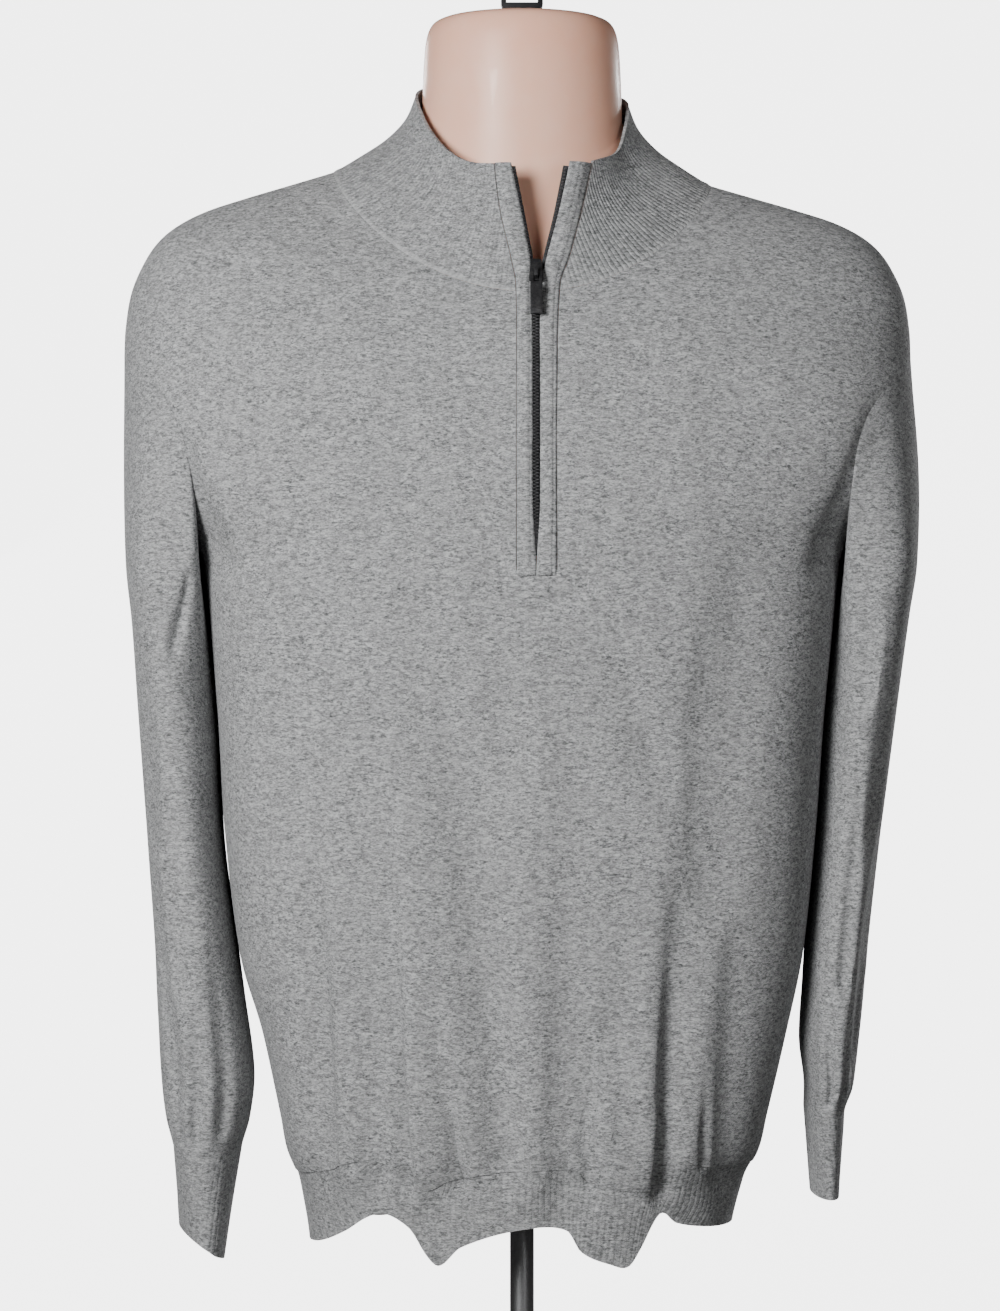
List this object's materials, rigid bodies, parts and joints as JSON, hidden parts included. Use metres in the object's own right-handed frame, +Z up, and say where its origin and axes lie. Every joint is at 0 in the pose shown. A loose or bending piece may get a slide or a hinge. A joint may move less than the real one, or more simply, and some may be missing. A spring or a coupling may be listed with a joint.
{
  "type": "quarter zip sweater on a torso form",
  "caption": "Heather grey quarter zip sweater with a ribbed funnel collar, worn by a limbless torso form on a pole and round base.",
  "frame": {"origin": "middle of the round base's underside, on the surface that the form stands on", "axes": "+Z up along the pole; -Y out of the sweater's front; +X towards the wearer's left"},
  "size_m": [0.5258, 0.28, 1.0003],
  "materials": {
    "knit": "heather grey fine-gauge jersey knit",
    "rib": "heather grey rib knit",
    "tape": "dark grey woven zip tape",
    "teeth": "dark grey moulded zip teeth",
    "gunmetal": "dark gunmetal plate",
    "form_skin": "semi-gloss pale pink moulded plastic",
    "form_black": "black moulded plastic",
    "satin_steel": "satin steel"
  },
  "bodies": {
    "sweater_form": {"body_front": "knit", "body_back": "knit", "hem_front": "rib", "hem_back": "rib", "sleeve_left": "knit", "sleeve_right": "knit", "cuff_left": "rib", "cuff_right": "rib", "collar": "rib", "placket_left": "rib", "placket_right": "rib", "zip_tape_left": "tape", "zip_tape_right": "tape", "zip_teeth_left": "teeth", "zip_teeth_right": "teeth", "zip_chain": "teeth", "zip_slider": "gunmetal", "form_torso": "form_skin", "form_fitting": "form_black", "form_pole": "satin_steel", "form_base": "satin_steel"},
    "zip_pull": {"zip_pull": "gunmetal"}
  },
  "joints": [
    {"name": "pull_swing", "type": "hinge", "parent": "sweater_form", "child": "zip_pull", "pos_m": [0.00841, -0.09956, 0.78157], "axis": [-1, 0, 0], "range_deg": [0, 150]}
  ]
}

=====

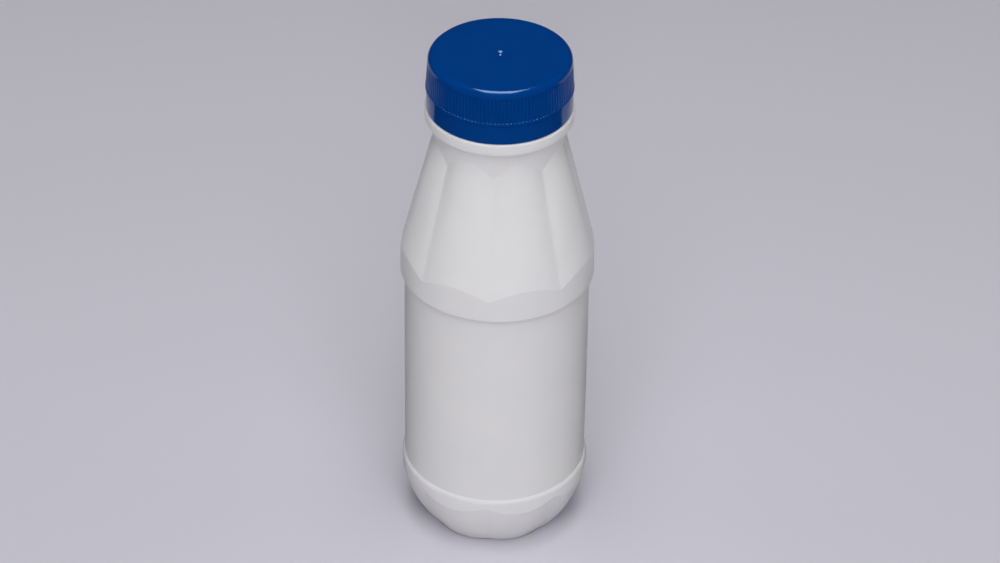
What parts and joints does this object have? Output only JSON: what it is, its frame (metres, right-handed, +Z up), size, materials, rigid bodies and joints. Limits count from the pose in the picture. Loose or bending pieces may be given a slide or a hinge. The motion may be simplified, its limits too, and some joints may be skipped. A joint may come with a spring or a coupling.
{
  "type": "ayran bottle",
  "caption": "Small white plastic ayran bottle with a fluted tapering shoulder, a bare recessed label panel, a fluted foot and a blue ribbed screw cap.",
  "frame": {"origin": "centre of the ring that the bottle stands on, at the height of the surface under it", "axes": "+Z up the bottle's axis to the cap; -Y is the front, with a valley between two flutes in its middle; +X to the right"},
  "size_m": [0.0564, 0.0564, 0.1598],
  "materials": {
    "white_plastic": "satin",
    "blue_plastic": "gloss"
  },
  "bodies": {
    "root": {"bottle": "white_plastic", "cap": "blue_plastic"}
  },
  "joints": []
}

=====

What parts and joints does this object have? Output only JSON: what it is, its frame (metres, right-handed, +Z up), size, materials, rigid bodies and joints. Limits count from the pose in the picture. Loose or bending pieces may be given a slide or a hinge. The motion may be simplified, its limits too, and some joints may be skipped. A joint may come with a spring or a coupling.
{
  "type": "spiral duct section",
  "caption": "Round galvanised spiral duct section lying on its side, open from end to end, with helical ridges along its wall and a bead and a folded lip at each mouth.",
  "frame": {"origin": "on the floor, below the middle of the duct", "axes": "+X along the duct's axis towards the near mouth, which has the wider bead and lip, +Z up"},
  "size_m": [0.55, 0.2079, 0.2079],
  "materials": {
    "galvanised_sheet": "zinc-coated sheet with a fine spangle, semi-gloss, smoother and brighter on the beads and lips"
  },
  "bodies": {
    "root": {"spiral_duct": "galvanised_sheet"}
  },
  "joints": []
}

=====

◆ **Aim**
Set out every line from the material that contains the string "axes".

◆ **Final result**
List this object's materials, rigid bodies, parts and joints as JSON, hidden parts included. Use metres in the object's own right-handed frame, +Z up, and say where its origin and axes lie. Every joint is at 0 in the pose shown. A loose or bending piece may get a slide or a hinge. A joint may move less than the real one, or more simply, and some may be missing. A spring or a coupling may be listed with a joint.
  "frame": {"origin": "middle of the round base's underside, on the surface that the form stands on", "axes": "+Z up along the pole; -Y out of the sweater's front; +X towards the wearer's left"},
  "frame": {"origin": "centre of the ring that the bottle stands on, at the height of the surface under it", "axes": "+Z up the bottle's axis to the cap; -Y is the front, with a valley between two flutes in its middle; +X to the right"},
  "frame": {"origin": "on the floor, below the middle of the duct", "axes": "+X along the duct's axis towards the near mouth, which has the wider bead and lip, +Z up"},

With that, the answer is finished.